A White Christmas in Cologne

My notions of winter in Europe have been shaped by Hollywood movies. I expected to watch snowflakes romantically descend upon short winter days, and the cosy glow of Christmas trees in makeshift homes (think boutique hotels) to keep me warm. What surprised me on my December trip to Germany was the camaraderie and sheer revelry at the country’s famous Christmas markets, compelling enough to brave the single digit temperatures and rejoice over a white winter! If the thought of Europe evokes images of quaint old churches in juxtaposition with hi-tech buildings, and old towns with cobbled streets and artistic cafes, a winter trip to Cologne only romanticizes those images further. Come December, chirpy little Christmas Markets pop up among the city’s most charming neighborhoods, and become the go-to place for the city’s locals.
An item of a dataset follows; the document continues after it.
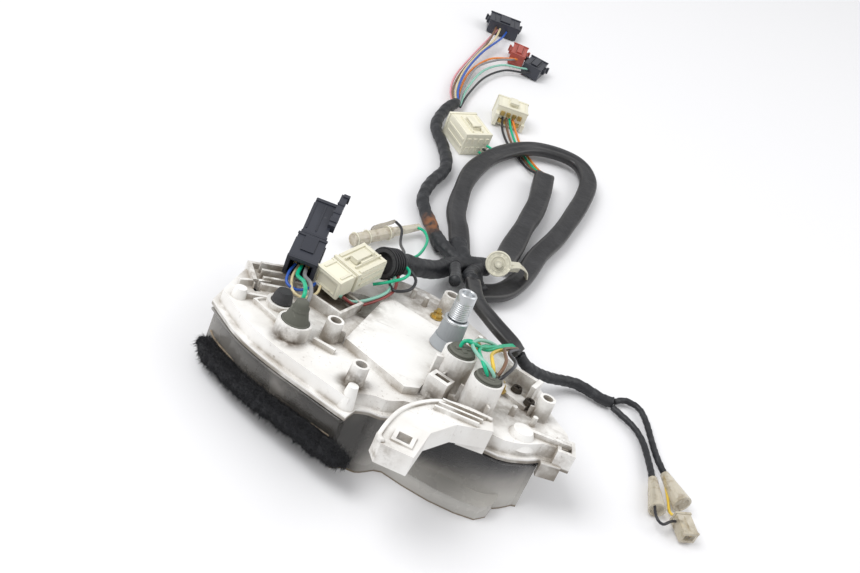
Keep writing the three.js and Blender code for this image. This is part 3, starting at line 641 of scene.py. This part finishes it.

Colorful booths line the streets, selling traditional German and Christmas gifts, like the famous Räuchermännchen, a wooden toy that is an incense smoker in disguise. Food stalls serve up hash browns, frankfurters, crepes, and local delicacies. People gather around drinking glühwein, the famous mulled wine of Europe warmed with spices, chatting, warming up over some neighborhood gossip. Christmas music plays everywhere, and the night rings with the clinking of cups and prost. Such revelry! At the Christmas Market on the Alter Markt in Cologne, local craftsmen and women demonstrate their talents with wood crafts, crystal painting and glass glazing; it is fascinating to observe the precision and pride that goes behind each little piece of work, and meet men and women who have come to these markets since they were little boys and girls. But the icing on the cake in a festive Cologne is its main market, which glitters in the dramatic backdrop of the city’s oldest and most charming cathedral; truly a European Christmas!